Turns out, even the stickiest software isn't immune when artificial intelligence starts eating its lunch. And now that software selloff is spilling into the private credit world, where those concentrated exposures live.
The Cockroaches Are Coming
The concentration in software deals has left some lenders holding significant exposures to companies whose earnings and valuations are suddenly under serious stress. Larsen doesn't mince words about what this means.
"Lenders have significant 'bags' on their books," he warns. "This is potentially where the 'cockroaches' will be found in this credit cycle."
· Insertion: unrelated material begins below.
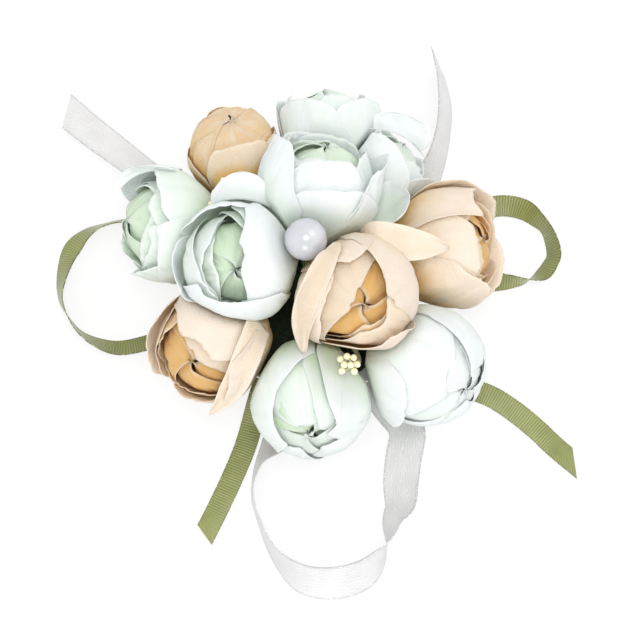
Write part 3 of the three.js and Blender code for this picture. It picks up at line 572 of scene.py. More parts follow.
# petals: share of the bud's radius, turn, half width, angle of the rim from the axis at seven places across,
# flare, roll of the lip. tone and pale shift and weaken the dye. Where a bud opens off its axis, inside gives the
# bearing and tilt of its hollow, and heart is the share of its closed middle.
petalTable = {
    "mint_left": {
        "tone": 0.17, "pale": 0.6,
        "outer": [[1, -48, 48, [104, 84, 75, 70, 66, 68, 104], 0.03, 25],
                  [1, 38, 62, [90, 66, 63, 63, 64, 74, 104], 0.03, 25],
                  [0.94, 104, 58, [104, 76, 68, 64, 66, 76, 104], 0.02, 15],
                  [0.92, 185, 60, [104, 82, 74, 70, 74, 82, 104], 0.02, 15],
                  [0.94, 262, 60, [104, 76, 64, 62, 66, 76, 104], 0.02, 15]],
        "inner": [[0.88, 8, 60, [100, 72, 57, 50, 58, 74, 100], 0, 15],
                  [0.86, -58, 56, [100, 66, 60, 60, 58, 56, 100], 0, 20],
                  [0.82, 95, 62, [100, 66, 58, 54, 58, 66, 100], 0, 15],
                  [0.8, 180, 64, [100, 70, 62, 58, 62, 70, 100], 0, 15]]},
    "peach_back_left": {
        "inside": (95, 22), "tone": 0.19,
        "outer": [[1, 2, 47, [112, 74, 68, 67, 68, 72, 98], 0.02, 20],
                  [0.89, -110, 62, [104, 84, 78, 76, 78, 84, 104], 0, -8],
                  [0.91, 78, 60, [104, 80, 72, 70, 72, 82, 104], 0, -8],
                  [0.89, 165, 60, [104, 88, 82, 80, 82, 88, 104], 0, -8]],
        "inner": [[0.84, -10, 84, [96, 5, -5, -8, 4, 24, 96], 0, 6],
                  [0.83, 78, 84, [96, 7, -2, -5, 5, 22, 96], 0, 6],
                  [0.82, 165, 88, [96, 12, 5, 4, 12, 24, 96], 0, 6],
                  [0.825, 255, 84, [96, 12, 5, 4, 10, 26, 96], 0, 6]]},
    "mint_front_left": {
        "inside": (-95, 27),
        "outer": [[1, -40, 70, [58, 27, 21, 21, 22, 25, 56], 0, -12],
                  [1, 50, 62, [104, 74, 60, 54, 52, 54, 70], 0.04, 12],
                  [0.98, 150, 52, [104, 80, 70, 64, 64, 72, 100], 0.05, 25],
                  [1, 220, 66, [100, 42, 40, 40, 45, 51, 72], 0, 15]],
        "inner": [[0.88, 110, 70, [100, 62, 43, 34, 33, 36, 80], 0.04, 20],
                  [0.81, 95, 84, [90, 49, 44, 38, 35, 38, 80], 0.02, 12],
                  [0.91, -60, 70, [80, 46, 36, 32, 36, 46, 80], 0, 10],
                  [0.84, 205, 60, [96, 60, 52, 50, 52, 60, 96], 0.03, 20]],
        "middle": [[0.75, 100, 80, [90, 44, 31, 23, 23, 34, 90], 0, 10],
                   [0.81, -50, 76, [90, 58, 48, 44, 48, 58, 90], 0, 10],
                   [0.76, 215, 60, [90, 54, 48, 46, 48, 54, 90], 0, 10]],
        "heart": 0.66},
    "mint_crown": {
        "pale": 0.8,
        "outer": [[1, 30, 60, [104, 76, 70, 68, 70, 82, 104], 0.03, 15],
                  [0.94, 14, 58, [100, 50, 42, 39, 39, 46, 96], 0, 12],
                  [1, -62, 56, [100, 60, 46, 41, 42, 54, 96], 0.05, 30],
                  [1, 95, 56, [96, 62, 54, 54, 56, 66, 104], 0.12, 50],
                  [1, 190, 62, [104, 62, 52, 50, 52, 62, 104], 0.06, 30]],
        "inner": [[0.88, 0, 62, [96, 60, 44, 38, 42, 60, 96], 0, 20],
                  [0.88, 92, 62, [96, 56, 44, 40, 44, 56, 96], 0.03, 20],
                  [0.86, 180, 62, [96, 56, 44, 40, 44, 56, 96], 0.03, 30],
                  [0.86, 265, 60, [96, 56, 44, 40, 44, 56, 96], 0.03, 20]]},
    "mint_back": {
        "tone": 0.08, "pale": 0.4,
        "outer": [[0.97, -30, 60, [104, 68, 57, 54, 57, 68, 104], 0.02, 20],
                  [0.97, 50, 58, [104, 70, 59, 56, 59, 70, 104], 0.03, 25],
                  [0.97, 150, 60, [104, 74, 65, 63, 65, 74, 104], 0.02, 20],
                  [0.97, 245, 60, [104, 70, 59, 58, 59, 70, 104], 0.03, 25]]},
    "mint_back_right": {
        "tone": 0.06, "pale": 0.45,
        "outer": [[1, 0, 66, [104, 66, 52, 48, 52, 66, 104], 0.05, 40],
                  [1, 90, 58, [104, 70, 58, 56, 58, 70, 104], 0.08, 50],
                  [1, 180, 60, [104, 72, 62, 60, 62, 72, 104], 0.06, 30],
                  [1, 270, 60, [104, 68, 54, 52, 54, 68, 104], 0.08, 40]]},
    "peach_right": {
        "tone": 0.06,
        "outer": [[1, 70, 52, [94, 62, 53, 47, 46, 58, 104], 0.06, 35],
                  [1, 26, 58, [96, 40, 34, 34, 37, 48, 96], 0, 10],
                  [1, -60, 56, [104, 66, 52, 46, 40, 34, 90], 0.04, 30],
                  [1, 165, 60, [104, 72, 62, 60, 62, 72, 104], 0.08, 50],
                  [1, 250, 58, [104, 66, 54, 50, 54, 66, 104], 0.08, 50]],
        "inner": [[0.88, 35, 62, [90, 44, 32, 27, 29, 38, 90], 0, 10],
                  [0.86, -50, 60, [96, 58, 46, 40, 38, 48, 96], 0.03, 20],
                  [0.88, 130, 62, [98, 62, 50, 46, 50, 62, 98], 0.04, 30],
                  [0.86, 220, 62, [98, 62, 50, 46, 50, 62, 98], 0.04, 30]]},
    "peach_front": {
        "inside": (-73, 25), "tone": 0.04,
        "outer": [[1, -10, 46, [104, 70, 50, 43, 48, 68, 104], 0.02, 20],
                  [1, 56, 60, [96, 51, 41, 41, 47, 58, 98], 0.03, 15],
                  [1, 165, 62, [104, 58, 48, 39, 34, 42, 104], 0.04, 30],
                  [1, -85, 70, [96, 30, 20, 15, 22, 42, 80], 0, 10]],
        "inner": [[0.92, 40, 88, [80, 28, 17, 11, 14, 20, 80], 0, 8],
                  [0.94, -145, 100, [84, 34, 27, 24, 20, 28, 80], 0.02, 10]],
        "middle": [[0.88, -142, 100, [84, 28, 21, 25, 34, 42, 80], 0, 10],
                   [0.84, 50, 80, [90, 44, 30, 26, 30, 44, 90], 0, 10]],
        "heart": 0.8},
    "peach_low_left": {
        "inside": (-124, 42),
        "outer": [[1, -84, 56, [100, 58, 48, 44, 44, 50, 98], 0.05, 20],
                  [1, 0, 60, [80, 35, 34, 35, 34, 42, 96], 0, 10],
                  [0.98, 110, 58, [104, 66, 56, 52, 56, 68, 104], 0.06, 20],
                  [0.92, 195, 56, [104, 76, 66, 62, 66, 76, 104], 0, 15]],
        "inner": [[0.91, -15, 76, [60, 22, 14, 12, 17, 24, 70], 0, 8],
                  [0.88, 110, 62, [98, 62, 50, 46, 50, 62, 98], 0.04, 30],
                  [0.9, 215, 64, [98, 64, 54, 50, 54, 64, 98], 0.04, 30]],
        "middle": [[0.84, 80, 78, [98, 62, 50, 45, 50, 62, 98], 0.03, 20],
                   [0.83, 200, 78, [98, 62, 50, 45, 50, 62, 98], 0.03, 20],
                   [0.82, 320, 78, [98, 62, 50, 45, 50, 62, 98], 0.03, 20]],
        "heart": 0.76},
    "mint_low_front": {
        "tone": 0.1,
        "outer": [[1, 76, 78, [100, 70, 49, 34, 26, 26, 70], 0, 8],
                  [1, -50, 46, [80, 40, 33, 33, 38, 56, 100], 0, 8],
                  [1, 152, 60, [104, 52, 30, 20, 26, 48, 104], 0, -16],
                  [1, 222, 62, [104, 50, 30, 18, 24, 46, 104], 0, -16],
                  [1, 275, 54, [104, 50, 30, 18, 26, 48, 104], 0, -16]],
        "inner": [[0.9, -40, 50, [60, 22, 16, 15, 22, 36, 80], 0, 8],
                  [0.88, 10, 80, [70, 24, 14, 12, 15, 22, 80], 0, 8],
                  [0.91, 150, 84, [100, 6, -5, -8, 4, 22, 100], 0, 6],
                  [0.9, 235, 84, [100, 8, -2, -5, 6, 22, 100], 0, 6]],
        "heart": 0.85},
    "mint_low_right": {
        "pale": 0.6,
        "outer": [[1.04, 68, 46, [100, 68, 62, 62, 67, 78, 100], 0.02, 15],
                  [1, 15, 66, [80, 39, 33, 29, 26, 25, 60], 0, -20],
                  [1, -85, 54, [104, 54, 32, 18, 16, 24, 80], 0, -20],
                  [1, 150, 62, [104, 54, 28, 14, 22, 46, 104], 0, -20],
                  [1, 215, 62, [104, 46, 24, 13, 24, 50, 104], 0, -20]],
        "inner": [[0.93, -10, 84, [80, 5, -5, -8, 4, 20, 80], 0, 6],
                  [0.9, 80, 80, [98, 16, 8, 6, 14, 26, 98], 0, 6],
                  [0.92, 165, 84, [98, 6, -3, -6, 5, 22, 98], 0, 6],
                  [0.92, 250, 84, [98, 12, 5, 4, 12, 24, 98], 0, 6]],
        "heart": 0.87},
}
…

It's the classic hidden-risk problem: you never see just one cockroach. If software companies start defaulting or restructuring their debt, it won't be isolated incidents. It'll be a pattern, because everyone made the same bet at the same time.
The fears aren't abstract. We're talking about the $1.7 trillion private credit market, where visibility is limited and mark-to-market pricing doesn't always reflect reality until it absolutely has to.
An Unlikely Comparison
Larsen also offered an eyebrow-raising take on where private equity sits in the current market environment. He suggests the larger listed players in private credit have become high-beta liquidity proxies.
"Interestingly, we have reached a point where Apollo and Bitcoin are effectively the same trade," Larsen argued. Both, in his view, are expressions of the "shadow" monetary system's expansion.
It's a provocative comparison, but the underlying point is serious: when liquidity tightens and risk appetite fades, these levered bets on financial engineering and credit expansion are vulnerable. And right now, with software crumbling and credit concerns mounting, that vulnerability is showing up in stock prices.